Return each line containing "materials".

Start of Source data

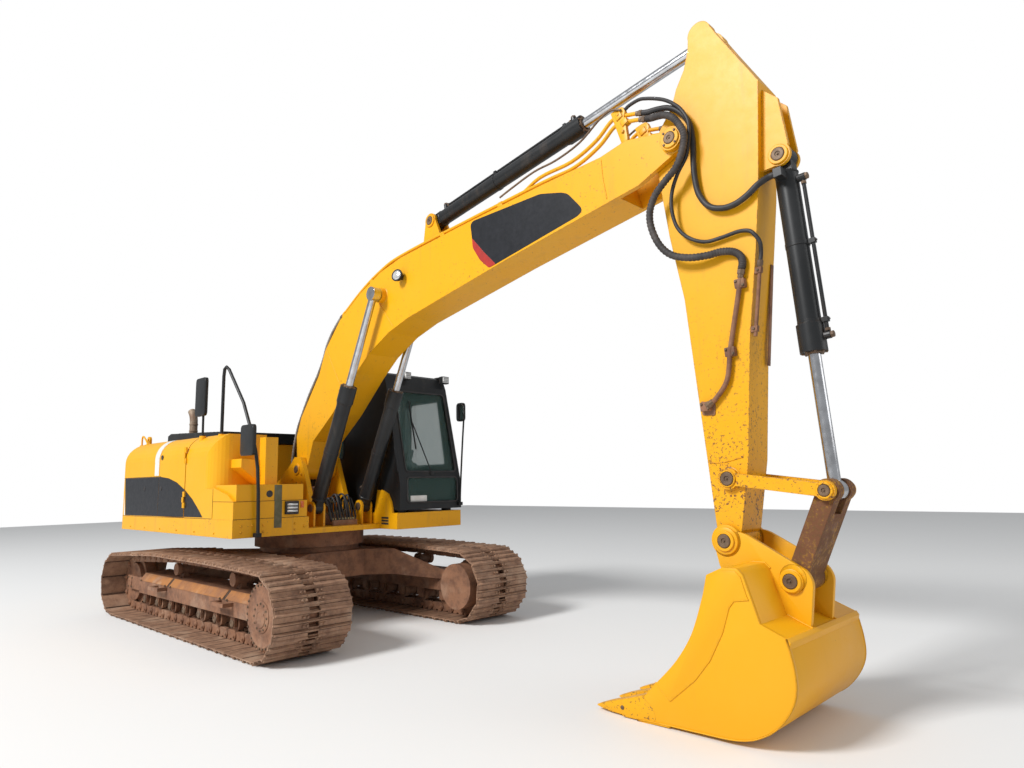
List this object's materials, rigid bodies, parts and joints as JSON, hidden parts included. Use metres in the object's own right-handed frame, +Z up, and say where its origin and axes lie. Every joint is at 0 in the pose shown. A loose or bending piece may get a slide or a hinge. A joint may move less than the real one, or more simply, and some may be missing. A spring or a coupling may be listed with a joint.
{
  "type": "crawler excavator",
  "caption": "Yellow crawler excavator on rusty triple-grouser tracks, boom raised forward, stick hanging, bucket curled on the ground, cab on the left",
  "frame": {"origin": "on the ground under the swing axis", "axes": "+X forward along the boom, +Y to the cab side, +Z up"},
  "size_m": [9.1024, 3.17, 4.9338],
  "materials": {
    "yellow_paint": "semi-gloss machine paint, worn on the arm",
    "rusty_steel": "brown rust film over worn steel",
    "black_paint": "satin black paint",
    "dark_barrel": "dark grey cylinder paint",
    "chrome_rod": "hard chrome",
    "glass": "green tinted safety glass",
    "pin_steel": "worn pin steel",
    "seat_fabric": "dark seat cover",
    "hose_rubber": "black hydraulic hose",
    "pipe_steel": "heat-stained steel"
  },
  "bodies": {
    "undercarriage": {"track_frame": "rusty_steel", "track_right": "rusty_steel", "track_left": "rusty_steel", "sprockets": "rusty_steel", "idlers": "rusty_steel", "rollers": "rusty_steel"},
    "upper": {"main_frame": "yellow_paint", "counterweight": "yellow_paint", "engine_block": "black_paint", "engine_housing": "yellow_paint", "fuel_tank": "yellow_paint", "tool_box": "yellow_paint", "handrail": "black_paint", "mirrors": "black_paint", "cab_shell": "black_paint", "cab_glass": "glass", "operator_seat": "seat_fabric", "work_lamps": "black_paint", "valve_block": "rusty_steel", "frame_pins": "pin_steel"},
    "hood_lid": {"hood": "black_paint", "exhaust_pipe": "pipe_steel"},
    "right_side_door": {"right_door": "yellow_paint"},
    "left_side_door": {"left_door": "yellow_paint"},
    "cab_side_door": {"cab_door": "black_paint"},
    "boom_arm": {"boom": "yellow_paint", "boom_pipes": "yellow_paint", "boom_lamp": "pin_steel", "boom_pins": "pin_steel", "stick_hoses": "hose_rubber", "boom_hoses": "hose_rubber"},
    "boom_barrels": {"boom_cylinder_barrels": "dark_barrel"},
    "boom_rods": {"boom_cylinder_rods": "chrome_rod"},
    "stick_barrel": {"stick_cylinder_barrel": "dark_barrel"},
    "stick_rod": {"stick_cylinder_rod": "chrome_rod"},
    "stick_arm": {"stick": "yellow_paint", "stick_pipes": "rusty_steel", "stick_pins": "pin_steel"},
    "bucket_barrel": {"bucket_cylinder_barrel": "dark_barrel"},
    "bucket_rod": {"bucket_cylinder_rod": "chrome_rod"},
    "idler_link": {"idler_links": "yellow_paint"},
    "tipping_link": {"power_link": "rusty_steel"},
    "bucket_body": {"bucket": "yellow_paint", "bucket_teeth": "yellow_paint", "bucket_pins": "pin_steel"}
  },
  "joints": [
    {"name": "swing", "type": "hinge", "parent": "undercarriage", "child": "upper", "pos_m": [0, 0, 0.95], "axis": [0, 0, 1], "continuous": true},
    {"name": "boom_lift", "type": "hinge", "parent": "upper", "child": "boom_arm", "pos_m": [0.12, 0, 1.76], "axis": [0, -1, 0], "range_deg": [-65, 36], "deforming": ["boom_hoses"]},
    {"name": "stick_swing", "type": "hinge", "parent": "boom_arm", "child": "stick_arm", "pos_m": [5.38542, 0, 4.06041], "axis": [0, -1, 0], "range_deg": [-44, 68], "deforming": ["stick_hoses"]},
    {"name": "bucket_curl", "type": "hinge", "parent": "stick_arm", "child": "bucket_body", "pos_m": [5.61452, 0, 1.14941], "axis": [0, -1, 0], "range_deg": [-60, 75]},
    {"name": "cab_door_hinge", "type": "hinge", "parent": "upper", "child": "cab_side_door", "pos_m": [0.127, 1.4, 1.9], "axis": [0, 0, 1], "range_deg": [0, 120]},
    {"name": "hood_hinge", "type": "hinge", "parent": "upper", "child": "hood_lid", "pos_m": [-2.43, 0, 2.172], "axis": [0, -1, 0], "range_deg": [0, 60]},
    {"name": "right_door_hinge", "type": "hinge", "parent": "upper", "child": "right_side_door", "pos_m": [-0.365, -1.4, 1.7], "axis": [0, 0, 1], "range_deg": [0, 100]},
    {"name": "left_door_hinge", "type": "hinge", "parent": "upper", "child": "left_side_door", "pos_m": [-0.715, 1.4, 1.7], "axis": [0, 0, -1], "range_deg": [0, 100]},
    {"name": "boom_barrel_tilt", "type": "hinge", "parent": "upper", "child": "boom_barrels", "pos_m": [0.665, 0, 1.31], "axis": [0, -1, 0], "range_deg": [-69.01, 38.89]},
    {"name": "boom_rod_slide", "type": "slide", "parent": "boom_barrels", "child": "boom_rods", "axis": [0.4279, 0, 0.9038], "range_m": [-0.749, 0.416]},
    {"name": "stick_barrel_tilt", "type": "hinge", "parent": "boom_arm", "child": "stick_barrel", "pos_m": [2.41856, 0, 4.292], "axis": [0, -1, 0], "range_deg": [-2.82, 3.54]},
    {"name": "stick_rod_slide", "type": "slide", "parent": "stick_barrel", "child": "stick_rod", "axis": [0.9855, 0, 0.1697], "range_m": [-0.882, 0.572]},
    {"name": "bucket_barrel_tilt", "type": "hinge", "parent": "stick_arm", "child": "bucket_barrel", "pos_m": [6.11132, 0, 3.73335], "axis": [0, -1, 0], "range_deg": [-3.03, 2.73]},
    {"name": "bucket_rod_slide", "type": "slide", "parent": "bucket_barrel", "child": "bucket_rod", "axis": [0.0748, 0, -0.9972], "range_m": [-0.619, 0.496]},
    {"name": "idler_link_swing", "type": "hinge", "parent": "stick_arm", "child": "idler_link", "pos_m": [5.65054, 0, 1.55849], "axis": [0, -1, 0], "range_deg": [-50.29, 62.49]},
    {"name": "tipping_link_swing", "type": "hinge", "parent": "bucket_body", "child": "tipping_link", "pos_m": [6.04098, 0, 0.92265], "axis": [0, -1, 0], "range_deg": [-53.91, 43.43]}
  ],
  "couplings": [
    {"joint": "boom_barrel_tilt", "follows": "boom_lift", "ratio": 1.0386},
    {"joint": "boom_rod_slide", "follows": "boom_lift", "m_per_rad": 0.6565},
    {"joint": "stick_barrel_tilt", "follows": "stick_swing", "ratio": 0.03},
    {"joint": "stick_rod_slide", "follows": "stick_swing", "m_per_rad": -0.7399},
    {"joint": "bucket_barrel_tilt", "follows": "bucket_curl", "ratio": -0.0204},
    {"joint": "bucket_rod_slide", "follows": "bucket_curl", "m_per_rad": -0.4697},
    {"joint": "idler_link_swing", "follows": "bucket_curl", "ratio": 0.8132},
    {"joint": "tipping_link_swing", "follows": "bucket_curl", "ratio": -0.6988}
  ]
}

End of Source data

→ **Result below**:
List this object's materials, rigid bodies, parts and joints as JSON, hidden parts included. Use metres in the object's own right-handed frame, +Z up, and say where its origin and axes lie. Every joint is at 0 in the pose shown. A loose or bending piece may get a slide or a hinge. A joint may move less than the real one, or more simply, and some may be missing. A spring or a coupling may be listed with a joint.
  "materials": {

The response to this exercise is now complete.